## start EXTRACTED DATA

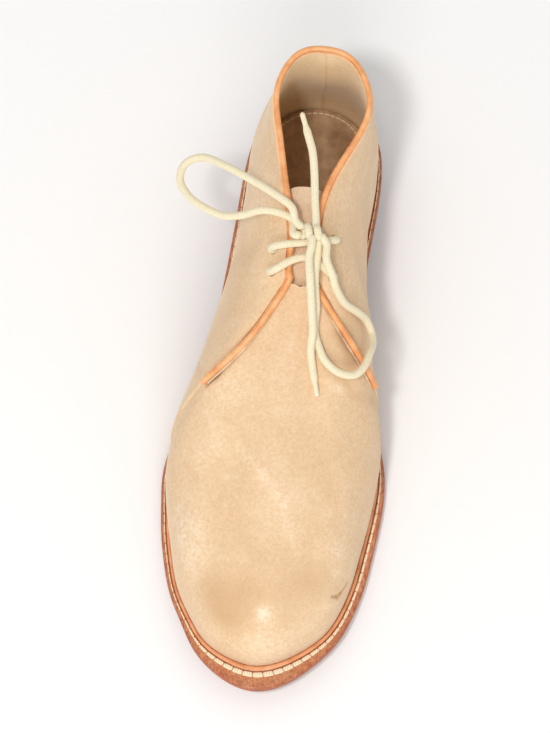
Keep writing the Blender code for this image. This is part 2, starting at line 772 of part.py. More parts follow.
LOOP_RIGHT = (
    # inward, back, up
    (0.0078, -0.0046, -0.0016),
    (0.0086, -0.0115, -0.0031),
    (0.0121, -0.0177, -0.0069),
    (0.0147, -0.0222, -0.0135),
    # round, up, gap, 0
    (0.2418, 0.827, 0.0014, 0),
    (0.2307, 0.702, 0.0009, 0),
    (0.2252, 0.600, 0.0009, 0),
    (0.2290, 0.545, 0.0016, 0),
    (0.2420, 0.580, 0.0029, 0),
    (0.2603, 0.640, 0.0034, 0),
    (0.2850, 0.680, 0.0034, 0),
    (0.3089, 0.707, 0.0034, 0),
    (0.3428, 0.775, 0.0031, 0),
    (0.3681, 0.840, 0.0019, 0),
    (0.3776, 0.882, 0.0005, 0),
    (0.3800, 0.915, 0.0001, 0),
    # inward, back, up
    (0.0062, -0.0306, -0.0193),
    (0.0049, -0.0241, -0.0137),
    (0.0040, -0.0175, -0.0081),
    (0.0042, -0.0086, -0.0046),
)
END_UP = (
    # inward, back, up
    (0.0016, 0.0052, 0.0006),
    (-0.0001, 0.0155, 0.0032),
    (-0.0016, 0.0262, 0.0072),
    (-0.0036, 0.0360, 0.0112),
    (-0.0060, 0.0420, 0.0137),
    (-0.0111, 0.0538, 0.0177),
)
END_DOWN = (
    # inward, back, up
    (0.0010, -0.0070, 0.0016),
    (0.0004, -0.0128, -0.0003),
    (0.0019, -0.0218, -0.0027),
    (0.0033, -0.0290, -0.0085),
    (0.0046, -0.0358, -0.0153),
    (0.0058, -0.0426, -0.0203),
    # round, up, gap, 0
    (0.4110, 0.896, 0.0029, 0),
    (0.4157, 0.873, -0.0005, 0),
    (0.4135, 0.842, -0.0006, 0),
    (0.4106, 0.805, -0.0006, 0),
)


def make_bow(material):
    frames = eyelet_frames()
    crest = bar_places(frames[0], frames[2])[BAR_STEPS // 2]
    middle = crest + (0, KNOT_BACK, KNOT_RISE)

    def route(rows):
        places = []
        for row in rows:
            if len(row) == 3:
                places.append(middle + row)
            else:
                height = FLAP_STEP + LACE_DIAMETER / 2 + row[2]
                places.append(skin_place(row[0], row[1], height))
        return places

    coil = []
    for share in np.linspace(0, 1, KNOT_POINTS):
        turn = 2 * math.pi * KNOT_TURNS * share + KNOT_START
        round_it = (0, KNOT_RADIUS * math.cos(turn), KNOT_RADIUS * math.sin(turn))
        coil.append(middle + (KNOT_LENGTH * (share - 0.5), 0, 0) + round_it)
    cord("lace_knot", coil, LACE_DIAMETER, material)
    cord("lace_loop_left", route(LOOP_LEFT), LACE_DIAMETER, material)
    cord("lace_loop_right", route(LOOP_RIGHT), LACE_DIAMETER, material)
    cord("lace_end_up", route(END_UP), LACE_DIAMETER, material)
    cord("lace_end_down", route(END_DOWN), LACE_DIAMETER, material)


make_outsole()
make_welt()
make_insole()
make_heel()
upper = make_upper()
cut_eyelets(upper)
make_tongue()
make_piping()
lace = paint("lace_cotton", (0.90, 0.80, 0.58), 0.9)
make_bars(lace)
make_bow(lace)
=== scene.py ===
"""Suede chukka boot for the right foot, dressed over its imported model.

Metres, +Z up. The toe points to -Y, the inner side of the foot is +X.
"""

import math

import bpy
import numpy as np
from mathutils import Matrix, Vector


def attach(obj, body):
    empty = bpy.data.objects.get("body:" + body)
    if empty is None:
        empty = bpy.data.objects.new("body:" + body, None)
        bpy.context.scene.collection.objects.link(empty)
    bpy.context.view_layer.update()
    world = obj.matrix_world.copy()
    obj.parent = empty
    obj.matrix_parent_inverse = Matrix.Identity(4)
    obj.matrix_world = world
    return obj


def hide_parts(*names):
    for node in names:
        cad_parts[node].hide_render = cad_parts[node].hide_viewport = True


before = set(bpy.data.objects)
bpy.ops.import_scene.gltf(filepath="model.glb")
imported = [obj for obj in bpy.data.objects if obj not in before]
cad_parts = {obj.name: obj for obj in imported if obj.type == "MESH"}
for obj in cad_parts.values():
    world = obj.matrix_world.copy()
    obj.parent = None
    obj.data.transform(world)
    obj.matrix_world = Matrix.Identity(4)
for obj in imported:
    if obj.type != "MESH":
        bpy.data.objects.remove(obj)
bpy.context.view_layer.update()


# Set: a pale floor, a soft lamp beside the camera, a low one in front, and a white room.
# The camera stands steeply over the toe at the photograph's angle, with a long lens,
# and rolls a little, as the photograph does.
FLOOR_HALF = 3.0
CAMERA_PLACE = Vector((0.0598, -0.6866, 2.1337))
CAMERA_AIM = Vector((-0.0050, 0.0010, 0.0550))
CAMERA_TOP = Vector((-0.1135, 0.9409, 0.3191))
FOCAL_PIXELS, PICTURE_WIDTH = 4480.0, 550
LAMPS = (
    # name, place, size, energy
    ("soft_lamp", Vector((-0.30, -0.69, 2.20)), 0.22, 18.5),
    ("front_lamp", Vector((0.10, -1.70, 1.25)), 0.90, 13),
)

floor_mesh = bpy.data.meshes.new("floor")
floor_mesh.from_pydata(
    [(-FLOOR_HALF, -FLOOR_HALF, 0), (FLOOR_HALF, -FLOOR_HALF, 0),
     (FLOOR_HALF, FLOOR_HALF, 0), (-FLOOR_HALF, FLOOR_HALF, 0)], [], [(0, 1, 2, 3)])
floor = bpy.data.objects.new("floor", floor_mesh)
bpy.context.scene.collection.objects.link(floor)
floor_paint = bpy.data.materials.new("floor_paint")
floor_paint.use_nodes = True
floor_shader = floor_paint.node_tree.nodes["Principled BSDF"]
floor_shader.inputs["Base Color"].default_value = (0.93, 0.93, 0.925, 1)
floor_shader.inputs["Roughness"].default_value = 0.8
floor_mesh.materials.append(floor_paint)

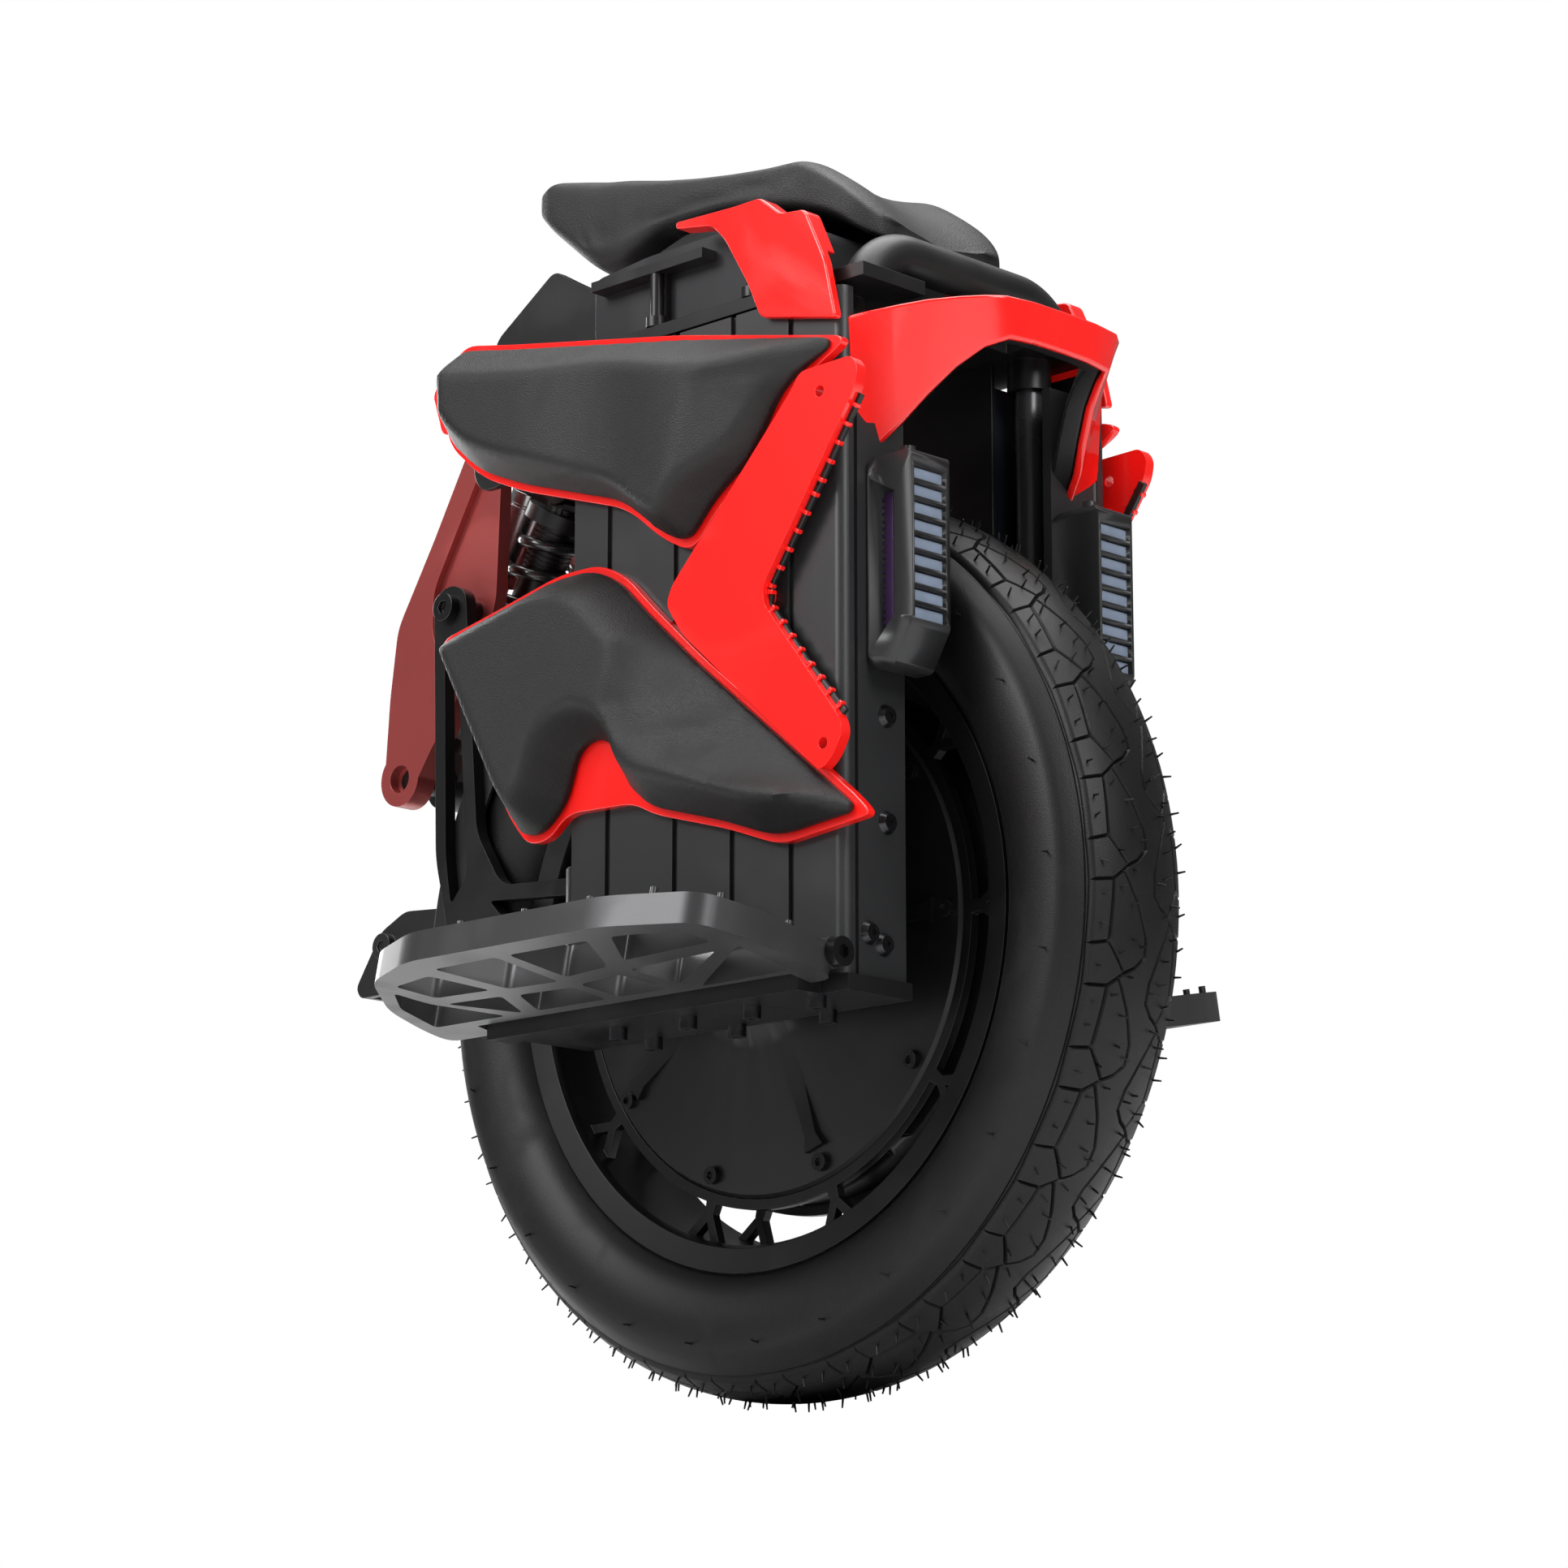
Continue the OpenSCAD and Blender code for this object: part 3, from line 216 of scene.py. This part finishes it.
def piece(name, bm, material, body, smooth=32):
    """Turns a mesh drawn in millimetres into an object in metres that rides on a body."""
    bmesh.ops.scale(bm, vec=(0.001, 0.001, 0.001), verts=bm.verts)
    mesh = bpy.data.meshes.new(name)
    for face in bm.faces:
        face.smooth = True
    bm.to_mesh(mesh)
    bm.free()
    mesh.set_sharp_from_angle(angle=radians(smooth))
    mesh.materials.append(material)
    made = bpy.data.objects.new(name, mesh)
    scene.collection.objects.link(made)
    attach(made, body)
    return made


tyre_low, tyre_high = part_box("tyre")
axle_z = (tyre_low.z + tyre_high.z) / 2 * 1000
tyre_r = (tyre_high.z - tyre_low.z) / 2 * 1000
periods = 28
pitch = 2 * pi * tyre_r / periods
crown_drop = 33
crown_half = 49
block_gap = 1.15
groove = 2.2

# corners of the blocks: how far round in pitches, and how far out from the middle
near = {"a": (0, 35.2), "m": (0.02, 24.4), "h": (0.11, 18.5), "f": (0.155, 15.6), "g": (0.22, 8.7),
        "t": (0.33, 2.8), "k2": (0.52, 3.2), "k1": (0.80, 9.5), "b": (0.39, 35.8), "e": (0.43, 26.2)}
near["c"] = (near["a"][0] + 1, near["a"][1])
near["d"] = (near["m"][0] + 1, near["m"][1])
near["n"] = (near["h"][0] + 1, near["h"][1])
scales = ("abefhm", "bcde", ("e", "d", "n", "k1", "k2", "t", "g", "f"))
far_shift = 0.416


def tread_point(key, turn, side):
    s, y = near[key]
    if side > 0:
        s -= far_shift
    return Vector(((s + turn) * pitch, side * y, 0))


def crown_r(y):
    return tyre_r - crown_drop * (1 - sqrt(1 - (y / crown_half) ** 2))


def around(u, y, sink):
    angle = u / tyre_r
    r = crown_r(min(abs(y), crown_half)) - sink
    return Vector((r * cos(angle), y, axle_z + r * sin(angle)))


bm = bmesh.new()
turn_of = bm.faces.layers.int.new("turn")
rim_of = bm.faces.layers.int.new("rim")


def tread_face(points, turn):
    face = bm.faces.new([bm.verts.new(p) for p in points])
    face[turn_of] = turn
    return face


for turn in range(-1, periods + 1):
    for side in (-1, 1):
        for scale in scales:
            points = [tread_point(key, turn, side) for key in scale]
            tread_face(points if side < 0 else points[::-1], turn)
    rib = [tread_point(key, turn, -1) for key in ("h", "f", "g", "t", "k2", "k1", "n")]
    rib += [tread_point(key, turn, 1) for key in ("k1", "k2", "t", "g", "f", "h")]
    rib.append(tread_point("k1", turn - 1, 1))
    tread_face(rib, turn)
bmesh.ops.remove_doubles(bm, verts=bm.verts, dist=0.05)
bmesh.ops.recalc_face_normals(bm, faces=bm.faces)
if sum(f.normal.z for f in bm.faces) < 0:
    bmesh.ops.reverse_faces(bm, faces=bm.faces)
tiles = [[f] for f in bm.faces if len(f.verts) < 14]
tiles.append([f for f in bm.faces if len(f.verts) == 14])
for tile in tiles:
    ring = bmesh.ops.inset_region(bm, faces=tile, thickness=block_gap, depth=0, use_even_offset=True,
                                  use_boundary=True)
    for face in ring["faces"]:
        face[rim_of] = 1
for v in bm.verts:
    if all(f[rim_of] for f in v.link_faces):
        v.co.z = -groove
ends = [f for f in bm.faces if f[turn_of] in (-1, periods)]
bmesh.ops.delete(bm, geom=ends, context="FACES")
for i in range(-8, 9):
    bmesh.ops.bisect_plane(bm, geom=bm.verts[:] + bm.edges[:] + bm.faces[:], plane_co=(0, i * 4.2, 0),
                           plane_no=(0, 1, 0))
for i in range(-6, 6 * periods + 7):
    bmesh.ops.bisect_plane(bm, geom=bm.verts[:] + bm.edges[:] + bm.faces[:],
                           plane_co=(i * pitch / 6, 0, 0), plane_no=(1, 0, 0))
for v in bm.verts:
    v.co = around(v.co.x, v.co.y, -v.co.z)
bmesh.ops.remove_doubles(bm, verts=bm.verts, dist=0.08)
skirt = bmesh.ops.extrude_edge_only(bm, edges=[e for e in bm.edges if e.is_boundary])
for v in skirt["geom"]:
    if isinstance(v, bmesh.types.BMVert):
        inward = Vector((0, v.co.y * 0.5, axle_z)) - v.co
        v.co += inward.normalized() * 3

# the closed carcass: bead, sidewall and the bed that the blocks stand on
half_w = (tyre_high.y - tyre_low.y) * 500
wall = [(177.5, 32), (186.6, 34.2), (189, 37.5), (194, 42.1), (200, 45), (208, 47.6), (215, 48.7),
        (222, half_w),
        (228, 48.6), (232, 47.6), (236, 44.6)]
bed = [(crown_r(y) - 1.1, y) for y in (40, 38.2)] + [(crown_r(y) - 3.4, y) for y in (36, 30, 22, 12, 4)]
inside = [(tyre_r - 12, 3), (tyre_r - 16, 28), (tyre_r - 30, 39), (216, 41), (190, 28), (177.5, 24)]
half_ring = wall + bed
loop = half_ring + [(r, -y) for r, y in half_ring[::-1]]
loop += [(r, -y) for r, y in inside[::-1]] + inside
corners = [bm.verts.new((r, y, 0)) for r, y in loop]
edges = [bm.edges.new((corners[i], corners[(i + 1) % len(corners)])) for i in range(len(corners))]
before = set(bm.faces)
bmesh.ops.spin(bm, geom=corners + edges, cent=(0, 0, 0), axis=(0, 1, 0), angle=2 * pi, steps=168,
               use_merge=True, use_duplicate=False)
carcass = [f for f in bm.faces if f not in before]
for v in {v for f in carcass for v in f.verts}:
    v.co.z += axle_z
bmesh.ops.recalc_face_normals(bm, faces=carcass)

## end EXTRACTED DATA

:: TASK PROMPT ::
Begin at the line that has "for node in" in the entries above; stop after the line that has "obj.matrix_world = Matrix.Identity(4)". Transcribe exactly those lines and no others.

:: TASK RESULT ::
    for node in names:
        cad_parts[node].hide_render = cad_parts[node].hide_viewport = True


before = set(bpy.data.objects)
bpy.ops.import_scene.gltf(filepath="model.glb")
imported = [obj for obj in bpy.data.objects if obj not in before]
cad_parts = {obj.name: obj for obj in imported if obj.type == "MESH"}
for obj in cad_parts.values():
    world = obj.matrix_world.copy()
    obj.parent = None
    obj.data.transform(world)
    obj.matrix_world = Matrix.Identity(4)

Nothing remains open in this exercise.